**Aim of the exercise:** Repeat exactly, please, the lines that begin at the start of the listing and end at the line holding "POLISH_STEPS = 6".

**Supplied data:**

━━━━━━━━━━━━━━━━

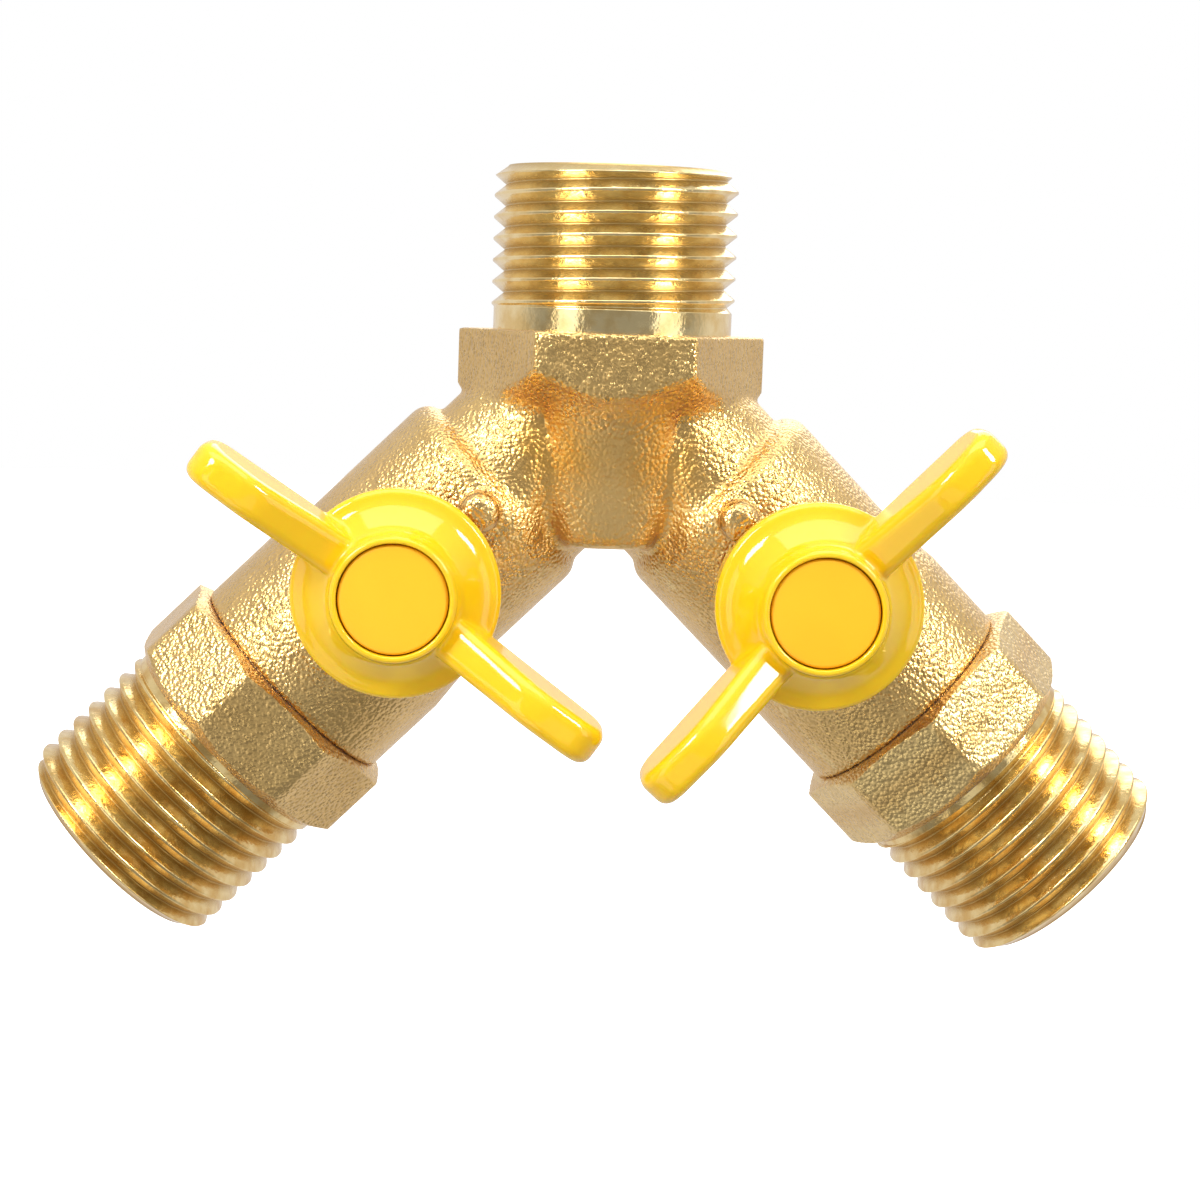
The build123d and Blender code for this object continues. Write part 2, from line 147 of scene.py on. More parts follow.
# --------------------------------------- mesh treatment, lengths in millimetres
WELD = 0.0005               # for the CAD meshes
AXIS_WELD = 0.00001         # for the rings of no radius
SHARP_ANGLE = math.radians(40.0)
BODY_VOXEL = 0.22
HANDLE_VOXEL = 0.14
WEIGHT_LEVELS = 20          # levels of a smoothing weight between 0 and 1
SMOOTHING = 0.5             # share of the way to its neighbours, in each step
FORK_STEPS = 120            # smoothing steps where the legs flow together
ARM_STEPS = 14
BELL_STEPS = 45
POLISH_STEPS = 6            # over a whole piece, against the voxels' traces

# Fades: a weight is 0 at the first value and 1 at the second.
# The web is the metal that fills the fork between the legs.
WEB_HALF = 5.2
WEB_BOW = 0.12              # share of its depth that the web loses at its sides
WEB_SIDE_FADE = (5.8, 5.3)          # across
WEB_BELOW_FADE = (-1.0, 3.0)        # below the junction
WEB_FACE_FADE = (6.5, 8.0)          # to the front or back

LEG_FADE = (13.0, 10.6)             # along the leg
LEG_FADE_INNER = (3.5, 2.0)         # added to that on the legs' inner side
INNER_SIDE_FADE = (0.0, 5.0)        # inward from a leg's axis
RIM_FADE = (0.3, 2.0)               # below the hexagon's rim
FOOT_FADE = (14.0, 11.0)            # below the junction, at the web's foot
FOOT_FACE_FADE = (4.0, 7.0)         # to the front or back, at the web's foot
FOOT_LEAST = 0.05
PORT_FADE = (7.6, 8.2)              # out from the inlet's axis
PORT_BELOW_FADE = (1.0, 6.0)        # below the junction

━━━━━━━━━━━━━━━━

**Written answer:**
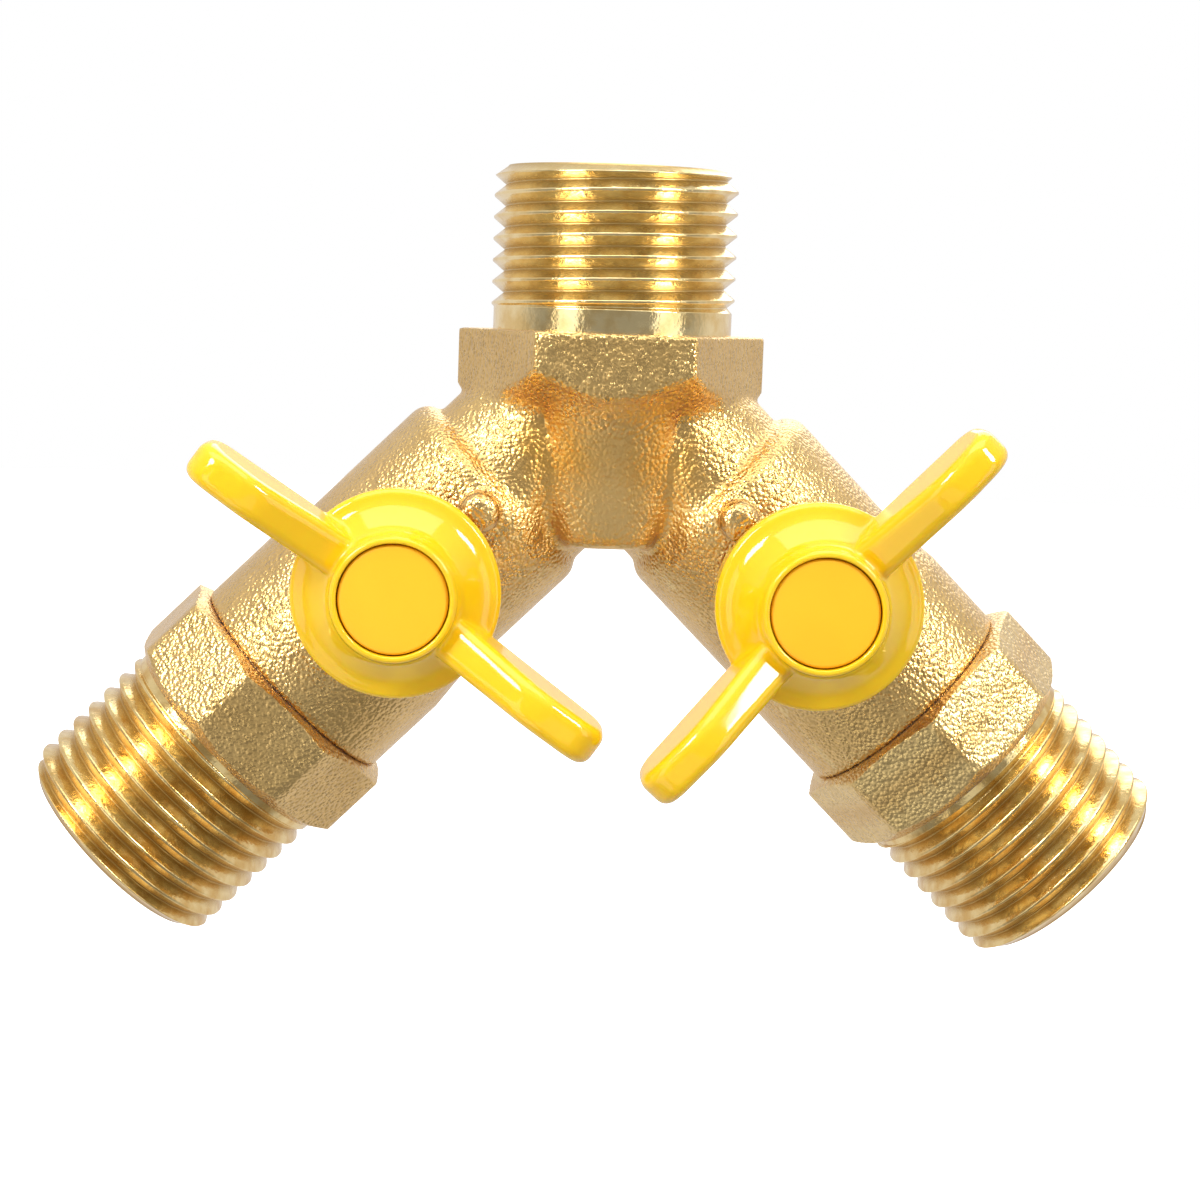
The build123d and Blender code for this object continues. Write part 2, from line 147 of scene.py on. More parts follow.
# --------------------------------------- mesh treatment, lengths in millimetres
WELD = 0.0005               # for the CAD meshes
AXIS_WELD = 0.00001         # for the rings of no radius
SHARP_ANGLE = math.radians(40.0)
BODY_VOXEL = 0.22
HANDLE_VOXEL = 0.14
WEIGHT_LEVELS = 20          # levels of a smoothing weight between 0 and 1
SMOOTHING = 0.5             # share of the way to its neighbours, in each step
FORK_STEPS = 120            # smoothing steps where the legs flow together
ARM_STEPS = 14
BELL_STEPS = 45
POLISH_STEPS = 6            # over a whole piece, against the voxels' traces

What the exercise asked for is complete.